Grassroots Remembering and Narrative Building in El Salvador
When Jean-François Lyotard wrote The Postmodern Condition: A Report on Knowledge, he indicated that a primary distinguishing characteristic of postmodernity has been the decline of the metanarrative. This has not, however, meant a decline in the narrative in itself as a powerful force for shaping society. Rather, an increasingly globalized context has witnessed a shift from narratives which purport universality (metanarratives) to local narratives. This shift creates an important space in which communities can take control of the process of narrative production. Rather than passively buying into oppressive narratives, communities equipped with the tools to recognize the role of those narratives in affecting their experiences can take on a more intentionally participatory role in shaping the stories which in turn shape their experiences of reality.
Today, a small community in rural El Salvador is doing just that. Aguacatal is a hamlet made up of around 100 families whose handmade homes are scattered over a mountainside. The community is nestled among the hills in what is today one of the most peaceful regions of El Salvador. The western province of Morazán is perhaps the province least affected by violence associated with the growing presence of gangs, but thirty years ago, in the throes of civil war, it was one of the most dangerous areas of the country.
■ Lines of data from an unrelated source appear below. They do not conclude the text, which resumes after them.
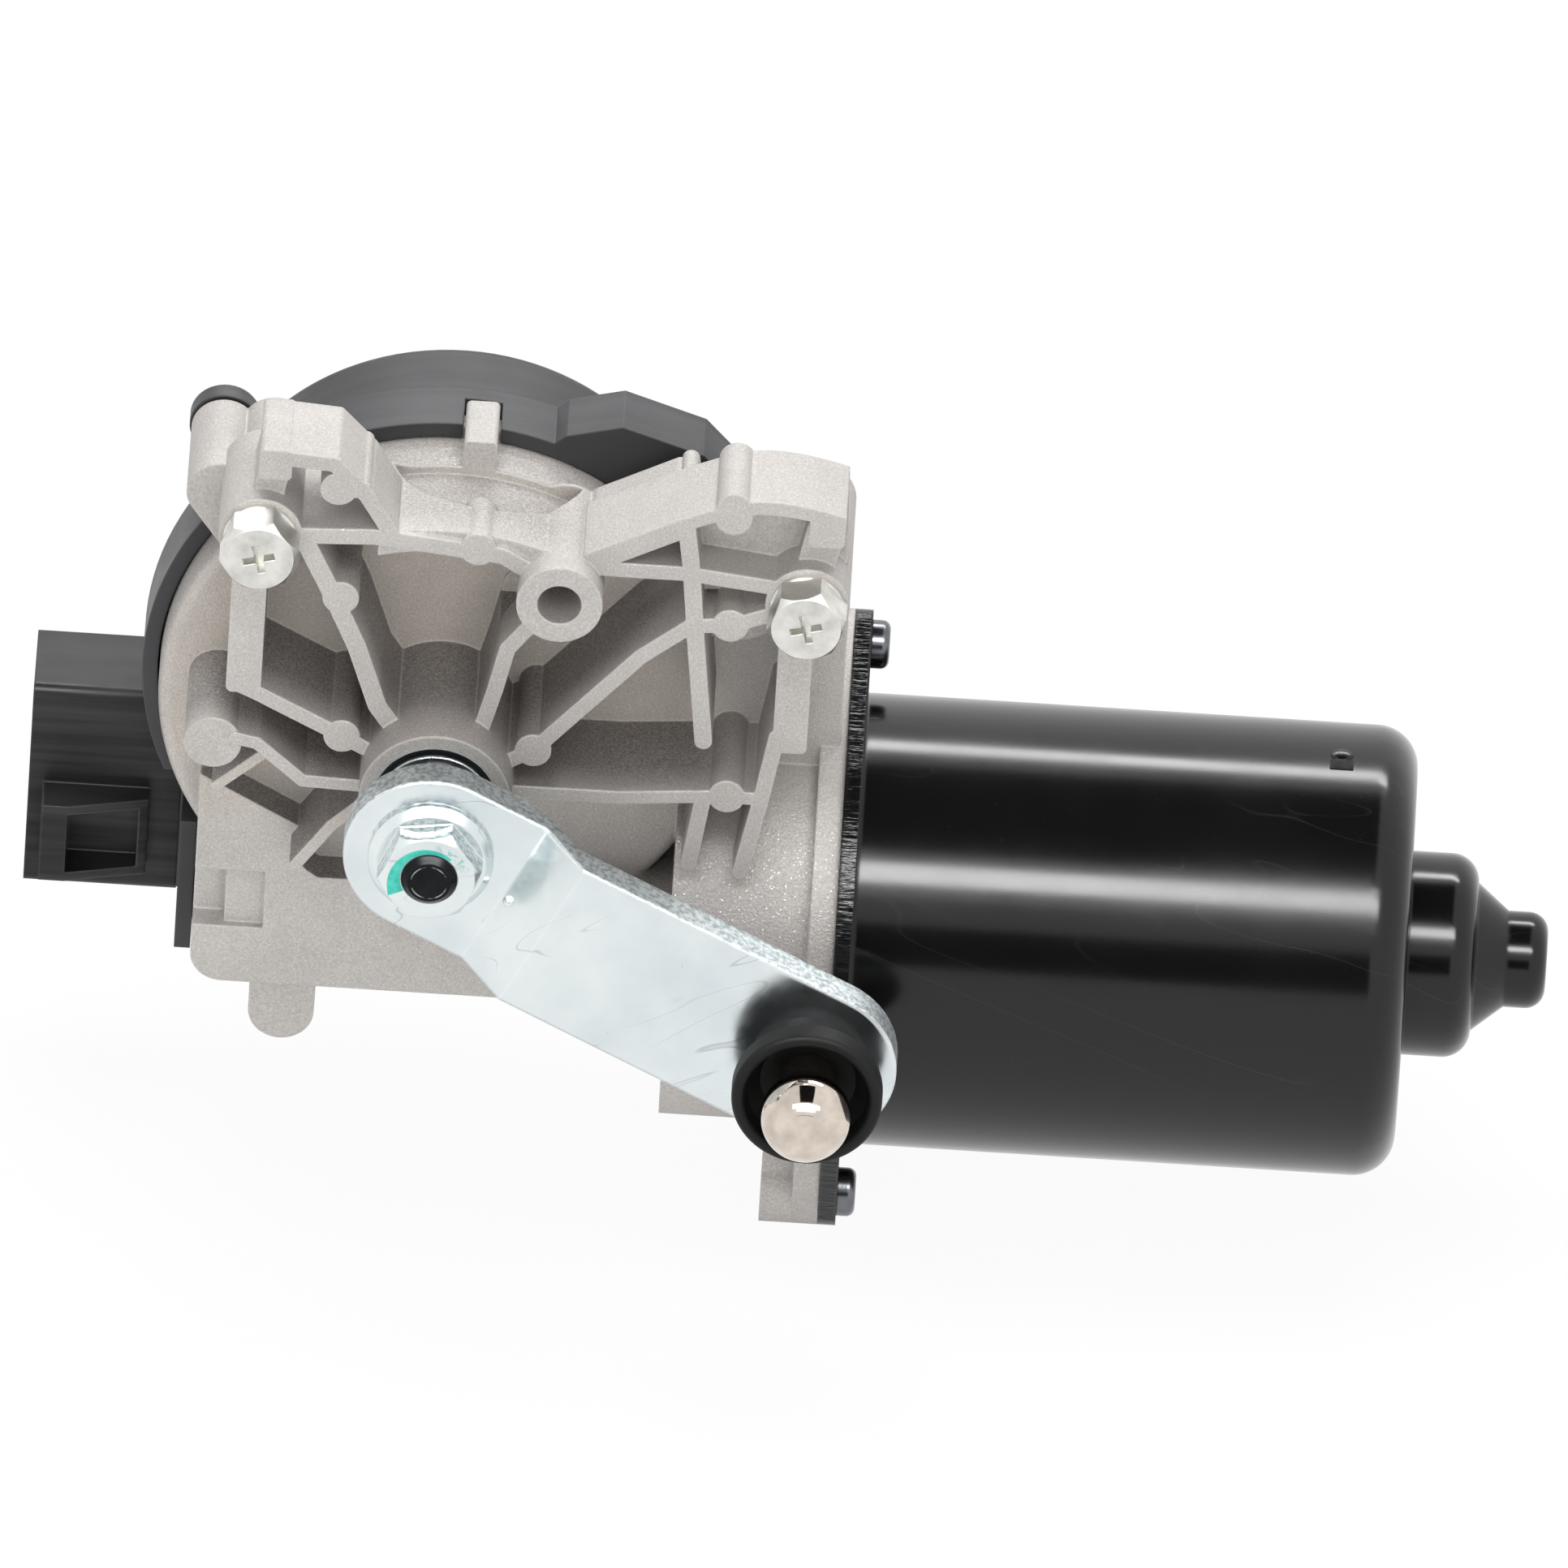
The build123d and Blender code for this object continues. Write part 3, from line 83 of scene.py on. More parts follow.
# Places of the factor, the two colours and the mixed colour among a Mix node's sockets
MIX_FACTOR, MIX_FIRST, MIX_SECOND, MIX_RESULT = 0, 6, 7, 2


def tone(red, green, blue):
    """A linear colour from its sRGB display values out of 255."""
    def linear(value):
        share = value / 255
        return share / 12.92 if share <= 0.04045 else ((share + 0.055) / 1.055) ** 2.4
    return (linear(red), linear(green), linear(blue), 1.0)


class MotorStageSettings(bpy.types.PropertyGroup):
    """Camera, floor and lights."""
    pixels_per_mm: bpy.props.FloatProperty(
        name="Pixels per millimetre", description="Scale of the picture at the motor", default=8.66)
    camera_height: bpy.props.FloatProperty(
        name="Camera height", description="Angle of the camera above the output shaft", subtype="ANGLE",
        default=radians(32.0))
    camera_roll: bpy.props.FloatProperty(
        name="Camera roll", description="Turn of the picture about the line of sight", subtype="ANGLE",
        default=radians(3.6))
    camera_distance: bpy.props.FloatProperty(
        name="Camera distance", description="Distance from the camera to the motor", unit="LENGTH",
        default=10.0)
    key_power: bpy.props.FloatProperty(
        name="Key power", description="Power of the large front lamp in watts", default=2.4)
    strip_power: bpy.props.FloatProperty(
        name="Strip power", default=2.9,
        description="Power of the back strip lamp in watts; the front one has 2.2 times as much")
    soft_power: bpy.props.FloatProperty(
        name="Soft power", default=18.5,
        description="Power of the soft top lamp in watts; the soft front one has half as much")
    world_strength: bpy.props.FloatProperty(
        name="World strength", description="Light from all round", default=0.45)
    floor_shadow: bpy.props.FloatProperty(
        name="Floor shadow", description="How much of the motor's shadow shows on the floor",
        subtype="FACTOR", default=0.06)
    floor_colour: bpy.props.FloatVectorProperty(
        name="Floor colour", description="Colour of the floor", subtype="COLOR", size=4,
        default=(0.9, 0.9, 0.9, 1.0))
    flag_colour: bpy.props.FloatVectorProperty(
        name="Flag colour", description="Colour of the dark flags that gloss reflects", subtype="COLOR",
        size=4, default=(0.012, 0.012, 0.013, 1.0))


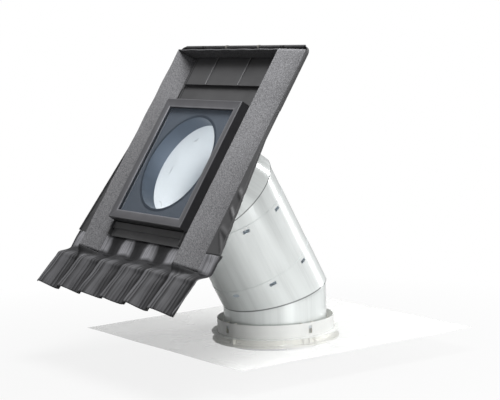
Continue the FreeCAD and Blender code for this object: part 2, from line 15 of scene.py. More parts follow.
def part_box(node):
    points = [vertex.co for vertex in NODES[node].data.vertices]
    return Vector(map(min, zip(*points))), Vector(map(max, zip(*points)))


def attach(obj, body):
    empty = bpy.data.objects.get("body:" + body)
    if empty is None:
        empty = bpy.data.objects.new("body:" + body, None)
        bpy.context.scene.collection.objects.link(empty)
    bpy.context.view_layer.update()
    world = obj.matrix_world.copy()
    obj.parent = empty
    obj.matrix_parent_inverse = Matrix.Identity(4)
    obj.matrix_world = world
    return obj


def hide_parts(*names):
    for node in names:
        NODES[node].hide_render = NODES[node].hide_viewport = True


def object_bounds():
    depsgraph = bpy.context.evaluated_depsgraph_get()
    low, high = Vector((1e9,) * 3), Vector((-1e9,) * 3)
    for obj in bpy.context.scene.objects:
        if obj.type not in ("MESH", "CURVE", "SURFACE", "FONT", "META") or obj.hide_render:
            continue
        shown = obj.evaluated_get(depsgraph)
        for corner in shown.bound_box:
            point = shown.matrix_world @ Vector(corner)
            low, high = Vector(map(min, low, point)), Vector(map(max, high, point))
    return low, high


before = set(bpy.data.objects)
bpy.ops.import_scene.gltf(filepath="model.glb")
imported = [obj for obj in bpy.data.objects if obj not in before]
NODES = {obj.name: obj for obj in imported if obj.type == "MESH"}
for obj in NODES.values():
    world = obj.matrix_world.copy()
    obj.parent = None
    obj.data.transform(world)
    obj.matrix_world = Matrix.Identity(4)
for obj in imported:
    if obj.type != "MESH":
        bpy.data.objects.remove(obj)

Morazán was one of several regions where early organization leading to the civil war began, characterized by peasants banding together in cooperatives in an attempt to more evenly distribute the agricultural wealth of the area then being amassed in its majority by an elite oligarchy. In the late 1970s, hamlets like Aguacatal began to see the earliest stirrings of the war that was to come. In one interview I conducted while researching historical memory in Morazán, Vitalina described the early days of war:
I want to tell you about the beginning of the war. In ‘80, I was 9 years old when the first operative arrived in Morazán. It was October of 1980 when they came to my hamlet. They captured my cousin, who was 14 years old. His name was Salvador. And they tortured him, they went along for two miles torturing him, removing his body parts, leaving him, finishing him off in the street that went toward Villa El Rosario. It was sad for us. I was still just a girl. I was 9 years old, but I felt hopeless given everything that was happening. I asked my mom, “Why would they kill him?,” and she said that if today they had taken him, later it could be that one of us dies, too. [1]

The beginning of Vitalina’s experience of war was sadly not unique among inhabitants of the area. Many young boys, some of them actively involved in the resistance but many of them not, shared her cousin Salvador’s fate, guilty of walking while young, male, and poor – a situation whose parallels to the situation of many young black men today I cannot help but draw. Much of the population of Morazán either joined the resistance, fled to the cities, or left El Salvador altogether for refugee camps in Honduras. Some young men joined the government-backed armed forces, creating a situation in which the poor could ultimately be found on both sides of the proverbial battlefield.
The war lasted a long twelve years, although the unrest and violence began several years prior to the 1980 formal commencement of war. Peace accords in 1992 established no official victor but a much-desired end to the violence, and the country slowly began piecing itself back together, resting on NGO assistance, international aid, and the abiding resilience of its individual citizens.
Aguacatal had been emptied of its inhabitants, the houses razed and the subsistence farms decimated as a result of the armed forces’ “scorched earth” method. Many of its previous residents chose to reestablish themselves in resettlement camps scattered throughout the country upon their return from Honduras rather than return to Aguacatal, but slowly the mountainside community reclaimed its sleepy, small-town character as old and new families constructed their casitas and began to farm.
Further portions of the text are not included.